■ The request: Reproduce all of the material exactly as shown.

■ Provided material:
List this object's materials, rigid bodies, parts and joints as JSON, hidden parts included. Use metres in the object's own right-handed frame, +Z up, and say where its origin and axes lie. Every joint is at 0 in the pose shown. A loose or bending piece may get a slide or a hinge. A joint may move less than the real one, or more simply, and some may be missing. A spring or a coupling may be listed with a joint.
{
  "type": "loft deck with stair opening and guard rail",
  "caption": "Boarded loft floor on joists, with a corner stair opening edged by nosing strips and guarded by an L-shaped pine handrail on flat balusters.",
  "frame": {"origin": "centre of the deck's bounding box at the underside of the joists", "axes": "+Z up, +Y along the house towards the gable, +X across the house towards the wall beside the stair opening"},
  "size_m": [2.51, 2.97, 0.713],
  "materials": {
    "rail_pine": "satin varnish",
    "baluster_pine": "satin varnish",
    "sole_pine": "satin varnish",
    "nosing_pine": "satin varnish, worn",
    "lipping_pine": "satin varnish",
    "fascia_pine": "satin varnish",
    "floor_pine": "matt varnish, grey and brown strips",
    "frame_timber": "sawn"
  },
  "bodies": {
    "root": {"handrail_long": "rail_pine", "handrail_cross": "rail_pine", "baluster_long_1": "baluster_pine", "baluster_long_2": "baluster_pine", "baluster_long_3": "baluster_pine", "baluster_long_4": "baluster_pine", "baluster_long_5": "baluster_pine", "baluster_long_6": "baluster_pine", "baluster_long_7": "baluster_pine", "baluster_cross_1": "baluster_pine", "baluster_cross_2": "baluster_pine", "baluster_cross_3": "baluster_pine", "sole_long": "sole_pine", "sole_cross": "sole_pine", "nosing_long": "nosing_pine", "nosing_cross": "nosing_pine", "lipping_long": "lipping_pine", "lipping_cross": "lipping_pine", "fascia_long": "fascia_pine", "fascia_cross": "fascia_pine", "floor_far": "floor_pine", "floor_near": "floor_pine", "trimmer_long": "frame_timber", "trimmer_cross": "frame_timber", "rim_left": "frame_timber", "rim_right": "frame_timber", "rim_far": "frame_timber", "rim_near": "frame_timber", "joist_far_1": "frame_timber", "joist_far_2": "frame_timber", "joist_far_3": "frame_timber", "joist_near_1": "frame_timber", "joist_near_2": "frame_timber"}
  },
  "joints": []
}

■ Response:
List this object's materials, rigid bodies, parts and joints as JSON, hidden parts included. Use metres in the object's own right-handed frame, +Z up, and say where its origin and axes lie. Every joint is at 0 in the pose shown. A loose or bending piece may get a slide or a hinge. A joint may move less than the real one, or more simply, and some may be missing. A spring or a coupling may be listed with a joint.
{
  "type": "loft deck with stair opening and guard rail",
  "caption": "Boarded loft floor on joists, with a corner stair opening edged by nosing strips and guarded by an L-shaped pine handrail on flat balusters.",
  "frame": {"origin": "centre of the deck's bounding box at the underside of the joists", "axes": "+Z up, +Y along the house towards the gable, +X across the house towards the wall beside the stair opening"},
  "size_m": [2.51, 2.97, 0.713],
  "materials": {
    "rail_pine": "satin varnish",
    "baluster_pine": "satin varnish",
    "sole_pine": "satin varnish",
    "nosing_pine": "satin varnish, worn",
    "lipping_pine": "satin varnish",
    "fascia_pine": "satin varnish",
    "floor_pine": "matt varnish, grey and brown strips",
    "frame_timber": "sawn"
  },
  "bodies": {
    "root": {"handrail_long": "rail_pine", "handrail_cross": "rail_pine", "baluster_long_1": "baluster_pine", "baluster_long_2": "baluster_pine", "baluster_long_3": "baluster_pine", "baluster_long_4": "baluster_pine", "baluster_long_5": "baluster_pine", "baluster_long_6": "baluster_pine", "baluster_long_7": "baluster_pine", "baluster_cross_1": "baluster_pine", "baluster_cross_2": "baluster_pine", "baluster_cross_3": "baluster_pine", "sole_long": "sole_pine", "sole_cross": "sole_pine", "nosing_long": "nosing_pine", "nosing_cross": "nosing_pine", "lipping_long": "lipping_pine", "lipping_cross": "lipping_pine", "fascia_long": "fascia_pine", "fascia_cross": "fascia_pine", "floor_far": "floor_pine", "floor_near": "floor_pine", "trimmer_long": "frame_timber", "trimmer_cross": "frame_timber", "rim_left": "frame_timber", "rim_right": "frame_timber", "rim_far": "frame_timber", "rim_near": "frame_timber", "joist_far_1": "frame_timber", "joist_far_2": "frame_timber", "joist_far_3": "frame_timber", "joist_near_1": "frame_timber", "joist_near_2": "frame_timber"}
  },
  "joints": []
}